What you should do:
The listing beneath should be written out in full, exactly as shown.

Recorded information:
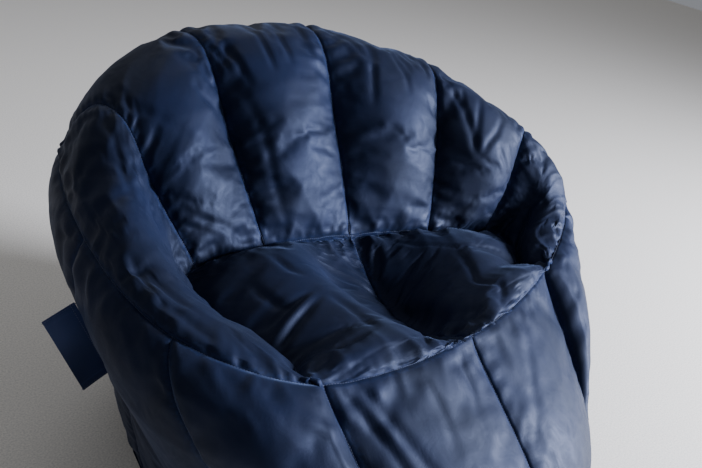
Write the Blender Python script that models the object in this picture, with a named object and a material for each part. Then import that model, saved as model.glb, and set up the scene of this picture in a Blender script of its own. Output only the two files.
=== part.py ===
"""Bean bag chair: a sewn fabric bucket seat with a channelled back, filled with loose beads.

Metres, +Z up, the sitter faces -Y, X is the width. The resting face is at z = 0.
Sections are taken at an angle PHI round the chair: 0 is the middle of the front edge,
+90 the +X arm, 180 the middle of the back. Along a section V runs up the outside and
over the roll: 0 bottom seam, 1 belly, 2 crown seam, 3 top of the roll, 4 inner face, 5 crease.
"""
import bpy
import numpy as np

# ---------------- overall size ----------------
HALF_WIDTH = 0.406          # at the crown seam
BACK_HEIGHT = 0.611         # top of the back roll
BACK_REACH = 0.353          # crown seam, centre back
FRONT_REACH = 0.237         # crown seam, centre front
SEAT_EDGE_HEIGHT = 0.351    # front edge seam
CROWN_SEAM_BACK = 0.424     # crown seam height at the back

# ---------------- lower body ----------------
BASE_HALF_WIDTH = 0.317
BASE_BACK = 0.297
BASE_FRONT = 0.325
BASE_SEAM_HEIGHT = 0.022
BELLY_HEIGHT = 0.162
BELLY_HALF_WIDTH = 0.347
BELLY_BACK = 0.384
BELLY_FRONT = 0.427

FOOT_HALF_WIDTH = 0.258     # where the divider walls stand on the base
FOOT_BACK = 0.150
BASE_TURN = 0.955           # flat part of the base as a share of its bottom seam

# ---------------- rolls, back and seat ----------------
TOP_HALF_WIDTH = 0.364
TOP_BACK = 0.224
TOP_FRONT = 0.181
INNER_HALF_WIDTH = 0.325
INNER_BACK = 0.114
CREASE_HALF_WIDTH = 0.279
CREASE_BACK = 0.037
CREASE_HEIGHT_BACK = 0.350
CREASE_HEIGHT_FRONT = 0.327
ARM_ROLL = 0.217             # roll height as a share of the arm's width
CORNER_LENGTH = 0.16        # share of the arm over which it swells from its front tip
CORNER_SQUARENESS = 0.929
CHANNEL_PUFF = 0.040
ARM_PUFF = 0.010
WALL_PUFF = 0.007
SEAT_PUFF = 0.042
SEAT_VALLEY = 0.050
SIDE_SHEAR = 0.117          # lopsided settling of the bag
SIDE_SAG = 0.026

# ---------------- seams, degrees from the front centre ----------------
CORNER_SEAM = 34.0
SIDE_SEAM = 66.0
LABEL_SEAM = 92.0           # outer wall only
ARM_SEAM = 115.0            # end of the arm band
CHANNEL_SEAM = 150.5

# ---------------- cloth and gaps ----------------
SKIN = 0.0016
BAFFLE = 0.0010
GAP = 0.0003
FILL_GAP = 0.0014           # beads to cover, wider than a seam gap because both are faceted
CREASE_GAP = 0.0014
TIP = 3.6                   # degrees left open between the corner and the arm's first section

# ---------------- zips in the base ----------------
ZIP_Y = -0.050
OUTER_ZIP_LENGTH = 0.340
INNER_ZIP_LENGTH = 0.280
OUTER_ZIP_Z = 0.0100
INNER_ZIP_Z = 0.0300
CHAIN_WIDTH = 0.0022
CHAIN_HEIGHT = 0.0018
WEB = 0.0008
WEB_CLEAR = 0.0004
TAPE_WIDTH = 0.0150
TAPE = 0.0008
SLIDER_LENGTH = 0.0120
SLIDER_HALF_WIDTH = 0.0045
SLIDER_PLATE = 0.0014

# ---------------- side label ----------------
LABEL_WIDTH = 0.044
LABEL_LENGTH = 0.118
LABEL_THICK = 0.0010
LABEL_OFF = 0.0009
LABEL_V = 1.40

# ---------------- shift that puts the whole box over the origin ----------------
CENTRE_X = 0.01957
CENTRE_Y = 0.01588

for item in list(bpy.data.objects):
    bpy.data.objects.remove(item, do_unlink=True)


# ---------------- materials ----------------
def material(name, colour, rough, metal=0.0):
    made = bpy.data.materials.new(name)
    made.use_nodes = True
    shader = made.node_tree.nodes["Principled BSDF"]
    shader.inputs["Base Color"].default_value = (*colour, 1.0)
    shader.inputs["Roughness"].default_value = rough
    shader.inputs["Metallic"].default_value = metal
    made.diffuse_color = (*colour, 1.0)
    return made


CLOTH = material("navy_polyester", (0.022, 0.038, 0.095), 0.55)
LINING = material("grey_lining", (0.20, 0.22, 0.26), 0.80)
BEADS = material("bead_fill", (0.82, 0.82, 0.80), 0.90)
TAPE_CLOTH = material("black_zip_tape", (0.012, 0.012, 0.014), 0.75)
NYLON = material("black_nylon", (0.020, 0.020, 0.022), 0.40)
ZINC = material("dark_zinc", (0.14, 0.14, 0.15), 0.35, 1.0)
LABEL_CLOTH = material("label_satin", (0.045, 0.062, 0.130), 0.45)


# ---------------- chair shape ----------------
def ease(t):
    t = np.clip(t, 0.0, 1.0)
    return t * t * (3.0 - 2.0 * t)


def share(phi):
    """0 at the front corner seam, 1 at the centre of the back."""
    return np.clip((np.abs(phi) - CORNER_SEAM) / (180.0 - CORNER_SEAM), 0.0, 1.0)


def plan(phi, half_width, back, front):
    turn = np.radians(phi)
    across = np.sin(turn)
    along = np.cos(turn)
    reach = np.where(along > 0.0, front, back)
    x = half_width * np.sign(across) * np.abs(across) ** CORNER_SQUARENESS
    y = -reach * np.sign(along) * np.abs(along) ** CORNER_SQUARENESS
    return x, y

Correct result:
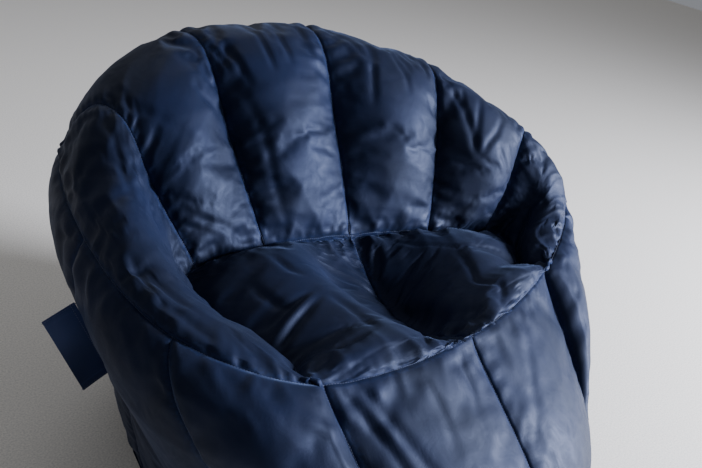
Write the Blender Python script that models the object in this picture, with a named object and a material for each part. Then import that model, saved as model.glb, and set up the scene of this picture in a Blender script of its own. Output only the two files.
=== part.py ===
"""Bean bag chair: a sewn fabric bucket seat with a channelled back, filled with loose beads.

Metres, +Z up, the sitter faces -Y, X is the width. The resting face is at z = 0.
Sections are taken at an angle PHI round the chair: 0 is the middle of the front edge,
+90 the +X arm, 180 the middle of the back. Along a section V runs up the outside and
over the roll: 0 bottom seam, 1 belly, 2 crown seam, 3 top of the roll, 4 inner face, 5 crease.
"""
import bpy
import numpy as np

# ---------------- overall size ----------------
HALF_WIDTH = 0.406          # at the crown seam
BACK_HEIGHT = 0.611         # top of the back roll
BACK_REACH = 0.353          # crown seam, centre back
FRONT_REACH = 0.237         # crown seam, centre front
SEAT_EDGE_HEIGHT = 0.351    # front edge seam
CROWN_SEAM_BACK = 0.424     # crown seam height at the back

# ---------------- lower body ----------------
BASE_HALF_WIDTH = 0.317
BASE_BACK = 0.297
BASE_FRONT = 0.325
BASE_SEAM_HEIGHT = 0.022
BELLY_HEIGHT = 0.162
BELLY_HALF_WIDTH = 0.347
BELLY_BACK = 0.384
BELLY_FRONT = 0.427

FOOT_HALF_WIDTH = 0.258     # where the divider walls stand on the base
FOOT_BACK = 0.150
BASE_TURN = 0.955           # flat part of the base as a share of its bottom seam

# ---------------- rolls, back and seat ----------------
TOP_HALF_WIDTH = 0.364
TOP_BACK = 0.224
TOP_FRONT = 0.181
INNER_HALF_WIDTH = 0.325
INNER_BACK = 0.114
CREASE_HALF_WIDTH = 0.279
CREASE_BACK = 0.037
CREASE_HEIGHT_BACK = 0.350
CREASE_HEIGHT_FRONT = 0.327
ARM_ROLL = 0.217             # roll height as a share of the arm's width
CORNER_LENGTH = 0.16        # share of the arm over which it swells from its front tip
CORNER_SQUARENESS = 0.929
CHANNEL_PUFF = 0.040
ARM_PUFF = 0.010
WALL_PUFF = 0.007
SEAT_PUFF = 0.042
SEAT_VALLEY = 0.050
SIDE_SHEAR = 0.117          # lopsided settling of the bag
SIDE_SAG = 0.026

# ---------------- seams, degrees from the front centre ----------------
CORNER_SEAM = 34.0
SIDE_SEAM = 66.0
LABEL_SEAM = 92.0           # outer wall only
ARM_SEAM = 115.0            # end of the arm band
CHANNEL_SEAM = 150.5

# ---------------- cloth and gaps ----------------
SKIN = 0.0016
BAFFLE = 0.0010
GAP = 0.0003
FILL_GAP = 0.0014           # beads to cover, wider than a seam gap because both are faceted
CREASE_GAP = 0.0014
TIP = 3.6                   # degrees left open between the corner and the arm's first section

# ---------------- zips in the base ----------------
ZIP_Y = -0.050
OUTER_ZIP_LENGTH = 0.340
INNER_ZIP_LENGTH = 0.280
OUTER_ZIP_Z = 0.0100
INNER_ZIP_Z = 0.0300
CHAIN_WIDTH = 0.0022
CHAIN_HEIGHT = 0.0018
WEB = 0.0008
WEB_CLEAR = 0.0004
TAPE_WIDTH = 0.0150
TAPE = 0.0008
SLIDER_LENGTH = 0.0120
SLIDER_HALF_WIDTH = 0.0045
SLIDER_PLATE = 0.0014

# ---------------- side label ----------------
LABEL_WIDTH = 0.044
LABEL_LENGTH = 0.118
LABEL_THICK = 0.0010
LABEL_OFF = 0.0009
LABEL_V = 1.40

# ---------------- shift that puts the whole box over the origin ----------------
CENTRE_X = 0.01957
CENTRE_Y = 0.01588

for item in list(bpy.data.objects):
    bpy.data.objects.remove(item, do_unlink=True)


# ---------------- materials ----------------
def material(name, colour, rough, metal=0.0):
    made = bpy.data.materials.new(name)
    made.use_nodes = True
    shader = made.node_tree.nodes["Principled BSDF"]
    shader.inputs["Base Color"].default_value = (*colour, 1.0)
    shader.inputs["Roughness"].default_value = rough
    shader.inputs["Metallic"].default_value = metal
    made.diffuse_color = (*colour, 1.0)
    return made


CLOTH = material("navy_polyester", (0.022, 0.038, 0.095), 0.55)
LINING = material("grey_lining", (0.20, 0.22, 0.26), 0.80)
BEADS = material("bead_fill", (0.82, 0.82, 0.80), 0.90)
TAPE_CLOTH = material("black_zip_tape", (0.012, 0.012, 0.014), 0.75)
NYLON = material("black_nylon", (0.020, 0.020, 0.022), 0.40)
ZINC = material("dark_zinc", (0.14, 0.14, 0.15), 0.35, 1.0)
LABEL_CLOTH = material("label_satin", (0.045, 0.062, 0.130), 0.45)


# ---------------- chair shape ----------------
def ease(t):
    t = np.clip(t, 0.0, 1.0)
    return t * t * (3.0 - 2.0 * t)


def share(phi):
    """0 at the front corner seam, 1 at the centre of the back."""
    return np.clip((np.abs(phi) - CORNER_SEAM) / (180.0 - CORNER_SEAM), 0.0, 1.0)


def plan(phi, half_width, back, front):
    turn = np.radians(phi)
    across = np.sin(turn)
    along = np.cos(turn)
    reach = np.where(along > 0.0, front, back)
    x = half_width * np.sign(across) * np.abs(across) ** CORNER_SQUARENESS
    y = -reach * np.sign(along) * np.abs(along) ** CORNER_SQUARENESS
    return x, y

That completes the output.